Several RNG algorithms have been devised. Here is a brief list:

## Mersenne Twister

A commonly used PRNG is the Mersenne twister, a.k.a. MT19937, a recent, fast and algorithm of high quality. See [1] for more info about it. It has proven to pass George Marsaglia's Diehard PRNG tests and is commonly recommended as an excellent choice. It has a long period of exactly 2^{19937}-1, from which the algorithm derives its name (2^{19937}-1 is a Mersenne prime).

## Linear Congruential Generator

Avoided by many due to its deficiencies, it can still be useful for some operation where neither periodicity nor uniform distribution aren't required.

## Multiply-With-Carry

Excellent PRNG due to its simplicity, superior speed, high quality random numbers and long periods (a MWC256, storing the last 256 iterates, has a period of 2^{8222}).

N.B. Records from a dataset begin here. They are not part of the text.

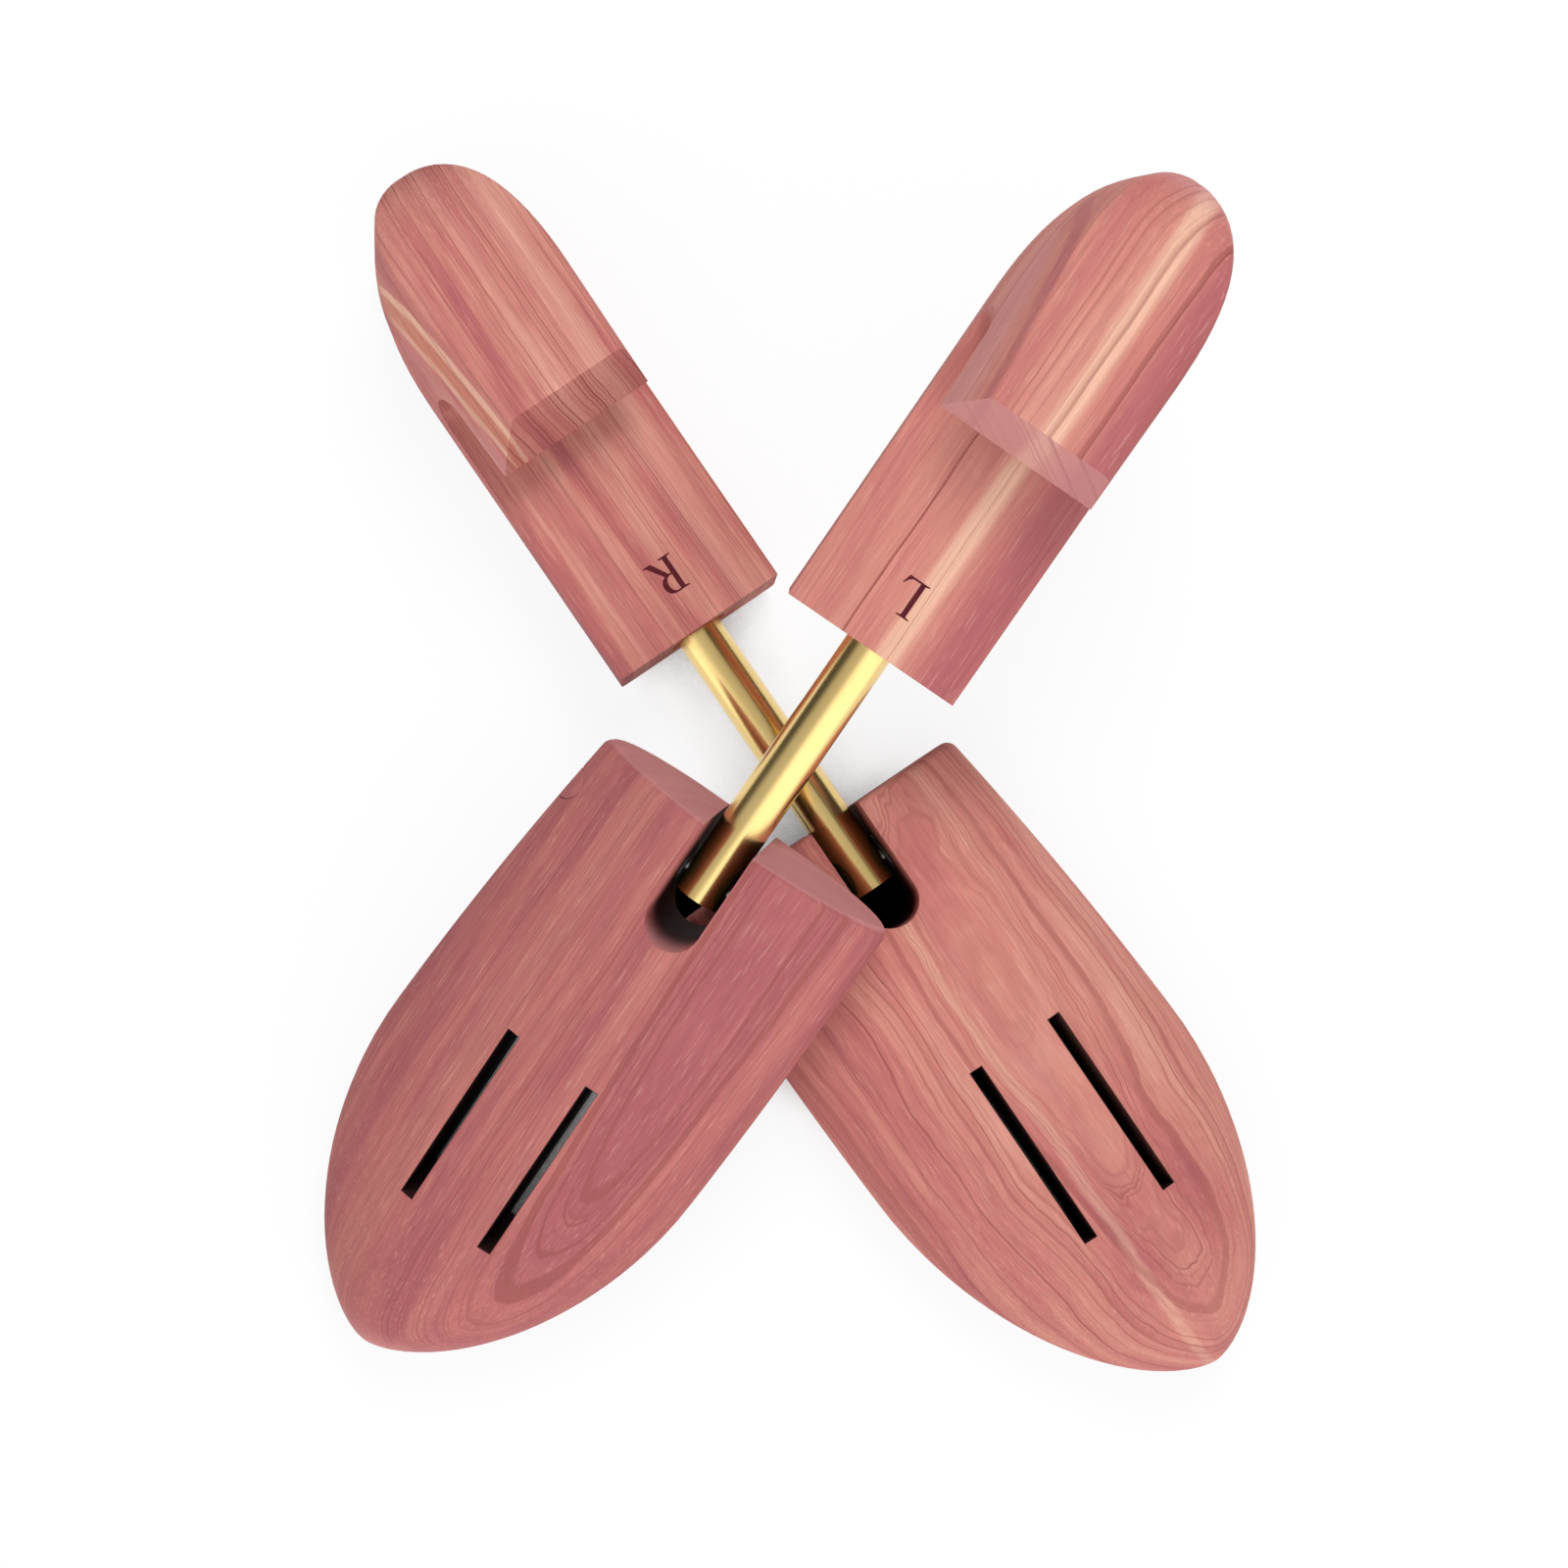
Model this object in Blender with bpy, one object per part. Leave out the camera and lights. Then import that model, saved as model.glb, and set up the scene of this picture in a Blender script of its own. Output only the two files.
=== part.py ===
"""A pair of sprung cedar shoe trees, one lying across the other.

World: +X and +Y lie in the table top, +Z is up, the right toe block stands on z = 0.
Each tree is built in its own frames. The toe frame has its origin on the pivot pin, x across the
block, +y to the toe and +z up from the sole. The tube frame turns about the pin, and the heel
frame has its origin in the middle of the heel block's front face, on the tube's axis.
Across a tree, m is the offset towards the inner side of the foot (medial), so m is x on the left
tree and -x on the right one.
"""

import math

import bpy
from mathutils import Matrix, Vector

MM = 0.001

# Fits
GAP = 0.3 * MM  # between pieces that touch in the real thing

# Tube and what is on it
TUBE_D = 11.1 * MM  # 7/16 in stock
TUBE_WALL = 0.9 * MM
TUBE_PAST_PIN = 5.0 * MM
TUBE_INSERT = 44.0 * MM  # length held in the heel block, spring relaxed
COLLAR_LENGTH = 4.0 * MM
COLLAR_WALL = 1.1 * MM

# Toe block
TOE_LENGTH = 152.0 * MM
TOE_REAR_HALF = 37.1 * MM
TOE_WIDEST_HALF = 40.3 * MM
TOE_WIDEST_Y = 80.0 * MM
TOE_HEIGHT = 30.0 * MM
TOE_DROP = 3.0 * MM  # how far the ridge has come down at the tip
TOE_SPRING_Y = 95.0 * MM  # where the sole starts to lift
TOE_SPRING = 5.0 * MM
REAR_ROUND = 4.0 * MM  # rear face: lower edge
REAR_SIDE_ROUND = 2.4 * MM
REAR_TOP_ROUND = 1.2 * MM
SOLE_FLAT = 0.35  # part of the half width that the sole is flat over
NOTCH_WIDTH = 12.7 * MM
NOTCH_LENGTH = 28.5 * MM
VENT_WIDTH = 3.1 * MM
VENT_LENGTH = 46.0 * MM
VENT_OFFSET = 10.6 * MM
VENT_CENTRE_Y = 87.0 * MM

# Pivot
PIN_D = 3.6 * MM
PIN_HALF = 20.0 * MM
PIN_INSET = 13.4 * MM  # from the toe block's rear face
PIN_HEIGHT = 15.0 * MM
WASHER_D = 10.5 * MM
PLUG_D = 8.0 * MM

# Heel block
HEEL_LENGTH = 116.5 * MM
HEEL_WIDTH = 42.4 * MM
PLATE_HEIGHT = 20.0 * MM
SLOT_HEIGHT = 12.0 * MM
HOOK_HEIGHT = 15.0 * MM
HEEL_CURVE = 42.0 * MM  # length over which the sides draw together to the rear end
HEEL_CURVE_POWER = 2.7
HEEL_BACK_ROUND = 16.0 * MM  # the top curves down over this length behind
HEEL_BACK_DROP = 8.0 * MM  # and by this much
HEEL_LOW_ROUND = 3.5 * MM
SLOT_END = 42.8 * MM  # closed end of the finger gap, from the rear end
HOOK_LIP = 66.0 * MM  # lower front edge of the hook, from the rear end
HOOK_SLANT = 7.0 * MM
FLANK_LEAN = 0.50  # part of the half width that the flank leans in at the hook's lip
SIDE_LEAN = 0.12  # and the side across from it
LEAN_POWER = 1.5  # how the lean grows with the height over the plate
EDGE = 1.6 * MM
BORE_DEPTH = 102.0 * MM
BUSH_LENGTH = 38.0 * MM
BUSH_WALL = 0.9 * MM
BRAD_D = 1.6 * MM

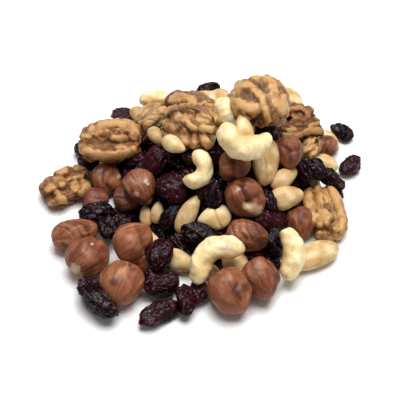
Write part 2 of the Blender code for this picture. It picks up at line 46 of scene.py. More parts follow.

## Complementary Multiply-With-Carry

Suggested by George Marsaglia, this PRNG is very fast, simple, generates very high quality numbers and has an extreme period. The CMWC4096, described here, stores the last 4096 iterates and has a near-record period of 2^{131104}. In libtcod, this algorithm has replaced the MT19937 as the default PRNG.

## Generalised Feedback Shift Register

Also known as GFSR, it is a very fast generator with good randomness and relatively high periods. The basic concept is the following:

rn_{n}= rn_{n-A}XOR rn_{n-B}XOR rn_{n-C}XOR rn_{n-D}

In this particular case (K=4), the period is ~2^{1000}.